As we have seen the main point in using the mass line is to discover those correct and vital ideas of the masses which can move the revolutionary process forward. The mass line "works", is effective, because it enables the revolutionary leadership to do just that. The leadership learns some important things from the masses about how to advance the struggle, things it did not already know. Thus the effectiveness of the leadership, and therefore also the mass movement under that leadership, is greatly enhanced. However, there are some other reasons why the mass line is effective too.

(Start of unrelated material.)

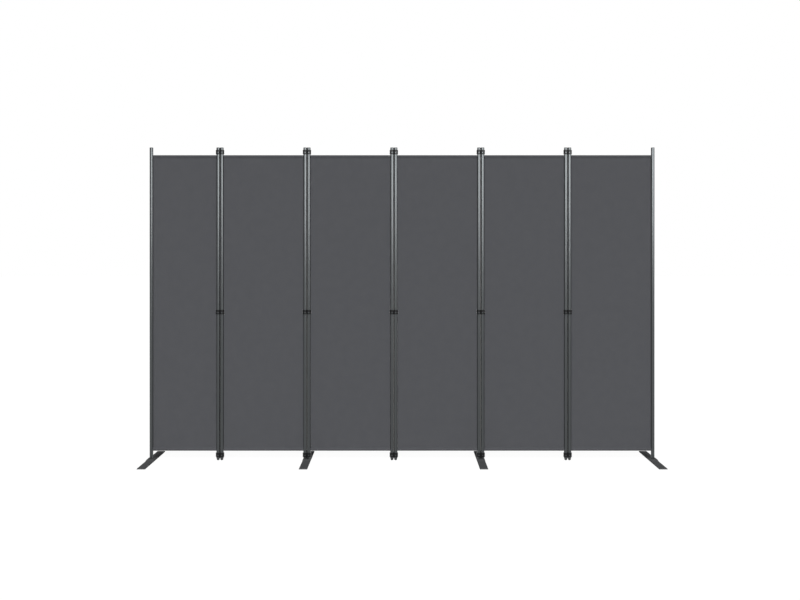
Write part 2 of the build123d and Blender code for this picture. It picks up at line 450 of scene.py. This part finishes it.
def roundRim(bm, x, radius, height, rounding, segments):
    tolerance = 1e-5

    def onRim(vert):
        off = math.hypot(vert.co.x - x, vert.co.y) - radius
        return abs(vert.co.z - height) < tolerance and abs(off) < tolerance

    rim = [edge for edge in bm.edges if all(onRim(vert) for vert in edge.verts)]
    bmesh.ops.bevel(
        bm, geom=rim, offset=rounding, affect="EDGES", segments=segments, profile=0.5, material=-1
    )


def sharpen(piece):
    piece.data.set_sharp_from_angle(angle=math.radians(35))


def cutWith(piece, holes, operation):
    # what is left of a pole between or outside the drilled holes
    bm = bmesh.new()
    for x, side, z, width in holes:
        middle = Matrix.Translation((x + side * tube["drill"] / 2, 0, z))
        bmesh.ops.create_cone(
            bm, cap_ends=True, segments=tube["holeSteps"], radius1=width / 2, radius2=width / 2,
            depth=tube["drill"], matrix=middle @ Matrix.Rotation(math.pi / 2, 4, "Y"),
        )
    drill = finishMesh("drill", bm, poleMaterial)
    cut = piece.modifiers.new("cut", "BOOLEAN")
    cut.operation = operation
    cut.object = drill
    whole = piece.evaluated_get(bpy.context.evaluated_depsgraph_get())
    mesh = bpy.data.meshes.new_from_object(whole)
    merged = bmesh.new()
    merged.from_mesh(mesh)
    bmesh.ops.remove_doubles(merged, verts=merged.verts[:], dist=mergeDistance)
    merged.to_mesh(mesh)
    merged.free()
    piece.modifiers.clear()
    bpy.data.objects.remove(drill)
    return mesh


endPoles = ("panel_1_left_pole", "panel_6_right_pole")
middleStands = (  # the poles over a middle foot
    "panel_2_right_pole", "panel_3_left_pole", "panel_4_right_pole", "panel_5_left_pole",
)
for number in range(1, 7):
    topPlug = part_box(f"panel_{number}_end_plugs")[1].z
    plugMesh = bmesh.new()
    for side, hand in ((1, "left"), (-1, "right")):
        node = f"panel_{number}_{hand}_pole"
        low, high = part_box(node)
        radius = (high.y - low.y) / 2
        x = low.x + radius
        bore = radius - tube["wall"]
        wall = [(bore, low.z), (radius, low.z), (radius, high.z), (bore, high.z)]
        bm = bmesh.new()
        turned(bm, x, wall, tube["steps"])
        holes, stoppers = [], []
        for z in railHeights(number):
            for height in (z - tube["ringGap"], z + tube["ringGap"]):
                split(bm, (0, 0, height), (0, 0, 1))
            holes += [(x, side, z, tube["screwHole"]), (x, -side, z, tube["keyHole"])]
            stoppers.append((x, -side, z, tube["keyHole"] - 2 * plug["shaftGap"]))
        pole = finishMesh(f"panel_{number}_{hand}_tube", bm, poleMaterial)
        plugMesh.from_mesh(cutWith(pole, stoppers, "INTERSECT"))
        pole.data = cutWith(pole, holes, "DIFFERENCE")
        sharpen(pole)
        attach(pole, f"panel_{number}")
        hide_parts(node)

        shaft = bore - plug["shaftGap"]
        turned(plugMesh, x, [
            (0, high.z - plug["depth"]), (shaft, high.z - plug["depth"]), (shaft, high.z),
            (radius, high.z), (radius, topPlug), (0, topPlug),
        ], plug["steps"])
        roundRim(plugMesh, x, radius, topPlug, plug["capRounding"], plug["capSteps"])
        inside = low.z + plug["depth"]
        if node in endPoles + middleStands:
            seat = low.z - plug["flange"] - (plug["turningGap"] if node in endPoles else 0)
            bolt = seat + plug["boltDepth"]
            turned(plugMesh, x, [
                (0, bolt), (plug["boltBore"], bolt), (plug["boltBore"], seat), (radius, seat),
                (radius, low.z), (shaft, low.z), (shaft, inside), (0, inside),
            ], plug["steps"])
        else:
            tip, glide = plug["floorGap"], plug["glideRadius"]
            turned(plugMesh, x, [
                (0, tip), (glide, tip), (glide, low.z),
                (shaft, low.z), (shaft, inside), (0, inside),
            ], plug["steps"])
            roundRim(plugMesh, x, glide, tip, plug["glideRounding"], plug["glideSteps"])
    for face in plugMesh.faces:  # also the stoppers', which come from a pole
        face.material_index = 0
    plugs = finishMesh(f"panel_{number}_caps", plugMesh, plugMaterial)
    sharpen(plugs)
    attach(plugs, f"panel_{number}")
    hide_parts(f"panel_{number}_end_plugs")
print("poles turned")


# floor, world and lights
studio = {
    "target": (0, 0, 0.8),
    "sun": 2.25,
    "sunAngle": 25,
    "sunPlace": (0, -3.7, 4.0),
    "backSun": 0.6,
    "backSunAngle": 40,
    "backSunPlace": (-1.5, 4, 1.7),
    "strip": 250,
    "stripPlace": (2.3, -3, 2.2),
    "stripTarget": (2.3, 0, 2.2),
    "stripWidth": 7.5,
    "stripHeight": 1.65,
    "ambient": 0.3,
    "floor": "#f4f4f4",
    "floorSize": 30,
    "white": 1.07,
    "whiteShare": 0.88,  # the rest of the floor shows the light and the shadows on it
}


def seenDirectly(tree):
    # 1 for what the camera or a glossy or clear surface sees, 0 for what lights the object
    rays = addNode(tree, "ShaderNodeLightPath").outputs
    seen = rays["Is Camera Ray"]
    for ray in ("Is Glossy Ray", "Is Transmission Ray"):
        seen = addNode(
            tree, "ShaderNodeMath", {"operation": "MAXIMUM"}, {0: seen, 1: rays[ray]}
        ).outputs[0]
    return seen


floorMesh = bmesh.new()
bmesh.ops.create_grid(floorMesh, x_segments=1, y_segments=1, size=studio["floorSize"])
floorMaterial, tree, shader, _ = newMaterial("paperFloor")
shader.inputs["Base Color"].default_value = linear(studio["floor"])
shader.inputs["Roughness"].default_value = 0.9
share = addNode(
    tree, "ShaderNodeMath", {"operation": "MULTIPLY", 1: studio["whiteShare"]},
    {0: seenDirectly(tree)},
)
white = addNode(tree, "ShaderNodeEmission", {"Strength": studio["white"]})
mixed = addNode(
    tree, "ShaderNodeMixShader", None,
    {0: share.outputs[0], 1: shader.outputs["BSDF"], 2: white.outputs["Emission"]},
)
output = [n for n in tree.nodes if n.type == "OUTPUT_MATERIAL"][0]
tree.links.new(mixed.outputs["Shader"], output.inputs["Surface"])
floor = finishMesh("floor", floorMesh, floorMaterial, smooth=False)

world = bpy.data.worlds.new("studio")
bpy.context.scene.world = world
world.use_nodes = True
tree = world.node_tree
tree.nodes.clear()
level = addNode(
    tree, "ShaderNodeMapRange", {"To Min": studio["ambient"], "To Max": 1.0},
    {"Value": seenDirectly(tree)},
)
back = addNode(
    tree, "ShaderNodeBackground", {"Color": (1, 1, 1, 1)}, {"Strength": level.outputs["Result"]}
)
addNode(tree, "ShaderNodeOutputWorld", None, {"Surface": back.outputs["Background"]})


def addLamp(name, kind, place, target, settings):
    data = bpy.data.lights.new(name, kind)
    for key, value in settings.items():
        setattr(data, key, value)
    lamp = bpy.data.objects.new(name, data)
    lamp.location = place
    lamp.rotation_euler = (Vector(target) - Vector(place)).to_track_quat("-Z", "Y").to_euler()
    bpy.context.scene.collection.objects.link(lamp)
    return lamp


addLamp("frontSun", "SUN", studio["sunPlace"], studio["target"], {
    "energy": studio["sun"], "angle": math.radians(studio["sunAngle"]),
})
addLamp("backSun", "SUN", studio["backSunPlace"], studio["target"], {
    "energy": studio["backSun"], "angle": math.radians(studio["backSunAngle"]),
})
# a wide strip light, high on the right, draws the bright upper part of the poles
strip = addLamp("highStrip", "AREA", studio["stripPlace"], studio["stripTarget"], {
    "energy": studio["strip"], "shape": "RECTANGLE",
    "size": studio["stripWidth"], "size_y": studio["stripHeight"],
})
strip.visible_diffuse = False
strip.visible_camera = False
print("stage set")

We can bring out one of these reasons by first considering the following words of Lenin:


At the beginning of the struggle it took only a few thousand genuinely revolutionary workers to warrant talk of the masses. If the party succeeds in drawing into the struggle not only its own members, if it also succeeds in arousing non-party people, it is well on the way to winning the masses.[13]


The point here is that if whatever the party is saying and doing wins over some of the masses it will most likely be effective in winning over more of the masses if persevered in. It is a test of the effectiveness of the ideas of the party in gripping the masses to see if they have already gripped some of the masses. This applies to ideas which come directly from Marxist theory as well as those which come first from the masses and which are then processed with the aid of Marxist theory. (Of course, much of Marxist theory came originally from the ideas of the masses too, if you look at it from a historical point of view.)

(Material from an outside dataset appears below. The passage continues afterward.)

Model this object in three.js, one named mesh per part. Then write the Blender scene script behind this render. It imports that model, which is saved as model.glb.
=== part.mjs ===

But the point to be emphasized here is that ideas which have already—in some way or other, spontaneously or otherwise—been adopted by some of the masses are just those ideas which stand the best chance of being adopted by the majority. The mass line starts from these ideas which have already shown some effectiveness in gripping the masses. (Sometimes, it is true, it is only a very few people, or even a single person, who contributes the idea that is eventually concentrated via the mass line. But more frequently this idea is share by many more people, sometimes even a rather sizable fraction of the masses.) Of course the revolutionary leadership weeds out many of these ideas in the light of Marxist theory and the study of the objective conditions which the masses face. But those ideas which remain after this concentration process is complete are still from the stock of ideas which has shown at least some effectiveness in gripping the masses. Not only are these concentrated ideas correct and vital and capable of moving the revolutionary struggle forward if and when they are adopted by the masses, there is in many cases already good reason to believe that these ideas will be readily adopted by the masses, given the appropriate work by the party.

All this then is another reason why the party becomes more effective in leading the masses to the extent it uses the mass line. It is another reason why the mass line works. And there are others besides.

Emerson wrote that "There needs but one wise man in a company and all are wise, so rapid is the contagion."[14] Emerson was more or less hostile to the masses, and tended to glorify the "great man", as you can see in this quotation. But the remark can be reinterpreted as an illustration of yet another reason why the mass line works. The good ideas of one person (or a few) are recognized, concentrated, and then propagated amongst the broad masses. The masses can and do recognize good and appropriate ideas as good and appropriate, just as a room full of people engaged in a common enterprise recognize a good idea when they hear it. Though it is genuinely difficult to come up with new ideas about how to advance the situation, it is much easier to recognize those ideas when you hear them. This goes for both "great men" and the masses.



Notes

[1] Stalin, "Speech at the 18th Party Congress" (March 10, 1939), Problems of Leninism (Peking: 1976), p. 919.

[2] Mao, "On the Policy Concerning Industry and Commerce" (Feb. 27, 1948), SW 4:204-5.

[3] Revolutionary Communist Party, USA, The Mass Line (1976), p. 6.

[4] Mao, "A Talk to the Editorial Staff of the Shansi-Suiyuan Daily" (April 2, 1948), SW 4:241.

[5] Ray Ginger, Six Days or Forever? Tennessee v. John Thomas Scopes (NY: Oxford University Press, 1974 (1958)), p. 223.

[6] Liu Shaoqi, quoted in the Red Guard document "Selected Edition of Liu Shao-ch'i's Counterrevolutionary Revisionist Crimes," by Nank'ai University, August 18 Red Rebel Regiment, Liaison Station, April 1967, in Selections from China Mainland Magazines, No. 652 (April 28, 1969), pp. 27-29. Requoted in Harry Harding, Maoist Theories of Policy-Making and Organization [see bibligraphy], p. 11.

[7] Mao, "Some Questions Concerning Methods of Leadership", SW 3:117.

[8] Mao, ibid., p. 120.

[9] Bertolt Brecht, letter to Herbert Jhering, June 1926; Bertolt Brecht Letters: 1913-1956, trans. by Ralph Manheim & edited by John Willett, (NY: Routledge, 1990), p. 106.

[10] John Bryan Starr, Ideology and Culture: An Introduction to the Dialectic of Contemporary Chinese Politics (NY: Harper & Row, 1973), pp. 156-7.

[11] Mao, SW 1:305-6. Of course "On Practice" was written in 1937, well before Mao outlined the formal theory of the mass line. But Mao's views form a coherent outlook, and it is still correct to say that this explains why the mass line must generally be applied recursively in order to fully achieve a major goal.

[12] As one book puts it: "Removing recursion almost always gives a more efficient implementation." [Robert Sedgewick, Algorithms (Reading, Mass: Addison-Wesley, 1984), p. 12.]

[13] Lenin, "Speech in Defense of the Tactics of the Communist International" (July 21, 1921), LCW 32:475-6.

[14] Ralph Waldo Emerson, "Uses of Great Men", Representative Men (1850).